Research and Practical Applications

A substantial body of research has accumulated suggesting that SCCT is a useful framework for explaining various aspects of educational and vocational interest development, choice making, and performance. The theory has also recently been extended to the understanding of academic and work satisfaction. SCCT has sparked a number of efforts to design and test interventions aimed at various facets of career development. It has also been applied to the study of career behavior in a number of countries and cultural contexts.


  1. Bandura, A. (1986). Social foundations of thought and action: A social cognitive theory. Englewood Cliffs, NJ: Prentice Hall.
  2. Bandura, A. (1997). Self-efficacy: The exercise of control. New York: Freeman.
  3. Brown, S. D., & Lent, R. W. (1996). A social cognitive framework for career choice counseling. Career Development Quarterly, 44, 354-366.

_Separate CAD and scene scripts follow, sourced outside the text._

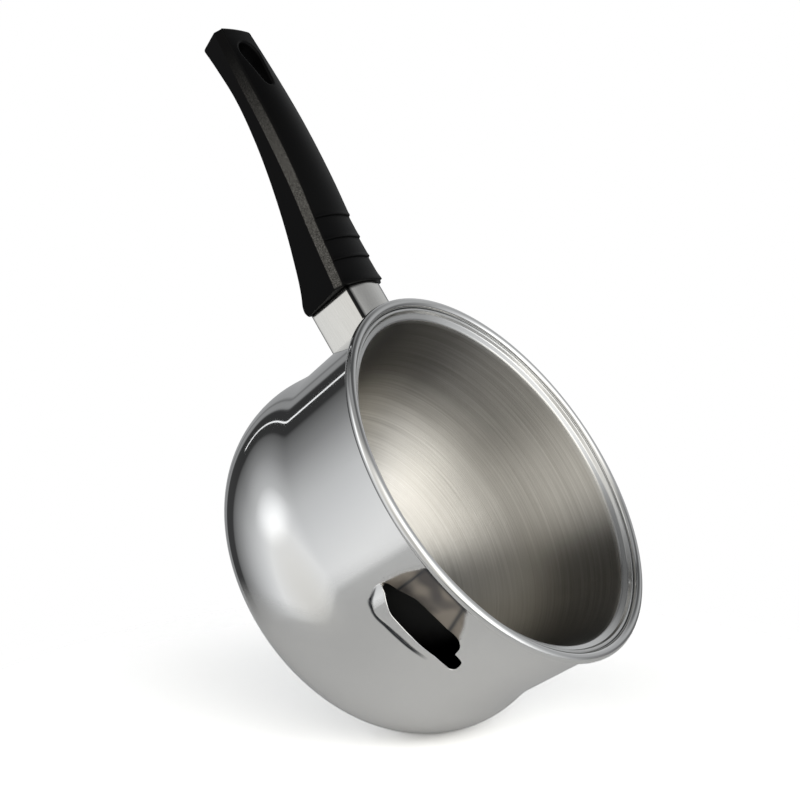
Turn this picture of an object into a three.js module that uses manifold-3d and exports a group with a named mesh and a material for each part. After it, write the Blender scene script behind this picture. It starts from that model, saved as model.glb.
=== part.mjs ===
// Candle melting pot: a double-walled steel pot with a water jacket between its
// polished outer shell and its brushed inner bowl, a filler pressed into the shell
// under the rim, and a moulded grip held to the pot by a long bolt.
//
// Millimetres, +Z up. Everything is drawn with the handle along +X, and the whole
// pot is then turned half round, so that the handle points to -X and the filler
// faces the front, -Y. The origin is the centre of the flat base.
import * as THREE from 'three';
import { mergeVertices } from 'three/addons/utils/BufferGeometryUtils.js';
import Module from 'manifold-3d';

const wasm = await Module();
wasm.setup();

// Driving dimensions.
const gap = 0.3; // between pieces that touch
const sheet = 0.8; // thickness of the pressed steel
const rimRadius = 89; // outside of the rolled bead
const rimHeight = 106; // height of the bead's centre above the base
const beadRadius = 2.2;
const segments = 60; // around the pot

// Outer shell, outside surface.
const baseRadius = 54; // flat part of the base
const bellyRadius = 87.5;
const bellyHeight = 38.7; // where the belly is widest
const shoulderRadius = 86.2;
const shoulderHeight = 51;
const waistRadius = 84.8; // foot of the straight neck
const waistHeight = 61;
const neckRadius = 85.8; // neck where it meets the bead
const neckTop = rimHeight - Math.sqrt(beadRadius ** 2 - (rimRadius - beadRadius - neckRadius) ** 2);

// Filler: a panel pressed in under the rim, a slot below it, and a lip pressed out.
const fillerAngle = THREE.MathUtils.degToRad(114); // from the handle, counter-clockwise from above
const fillerHalfAngle = THREE.MathUtils.degToRad(14);
const panelHalfAngle = THREE.MathUtils.degToRad(8.5);
const panelTop = 101;
const panelDepth = 6;
const slotTop = 82.3;
const slotBottom = 74;
const slotHalfLength = 23.7;
const slotShift = 3.7; // the slot runs further on the side away from the handle
const lipBottom = 68;
const lipHeight = 2.6;
const crowding = 0.6; // how closely the facets crowd round the filler

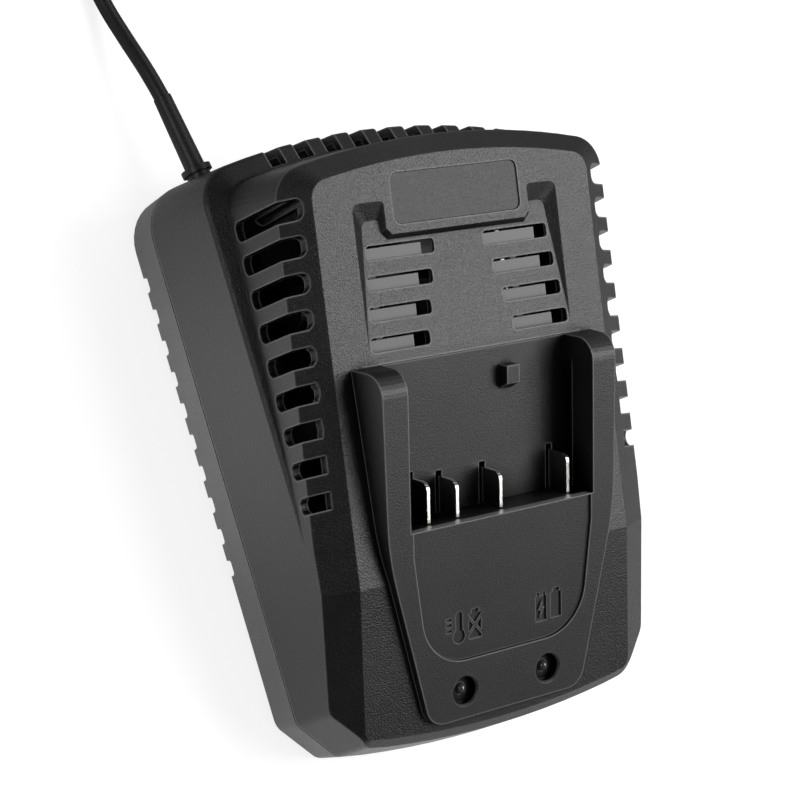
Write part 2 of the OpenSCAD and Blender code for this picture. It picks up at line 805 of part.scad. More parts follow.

  4. Lent, R. W. (2005). A social cognitive view of career development and counseling. In S. D. Brown & R. W. Lent (Eds.), Career development and counseling: Putting theory and research to work. New York: Wiley.
  5. Lent, R. W., Brown, S. D., & Hackett, G. (1994). Toward a unifying social cognitive theory of career and academic interest, choice, and performance [Monograph]. Journal of Vocational Behavior, 45, 79-122.
  6. Lent, R. W., Brown, S. D., & Hackett, G. (2000). Contextual supports and barriers to career choice: A social cognitive analysis. Journal of Counseling Psychology, 47, 36-19.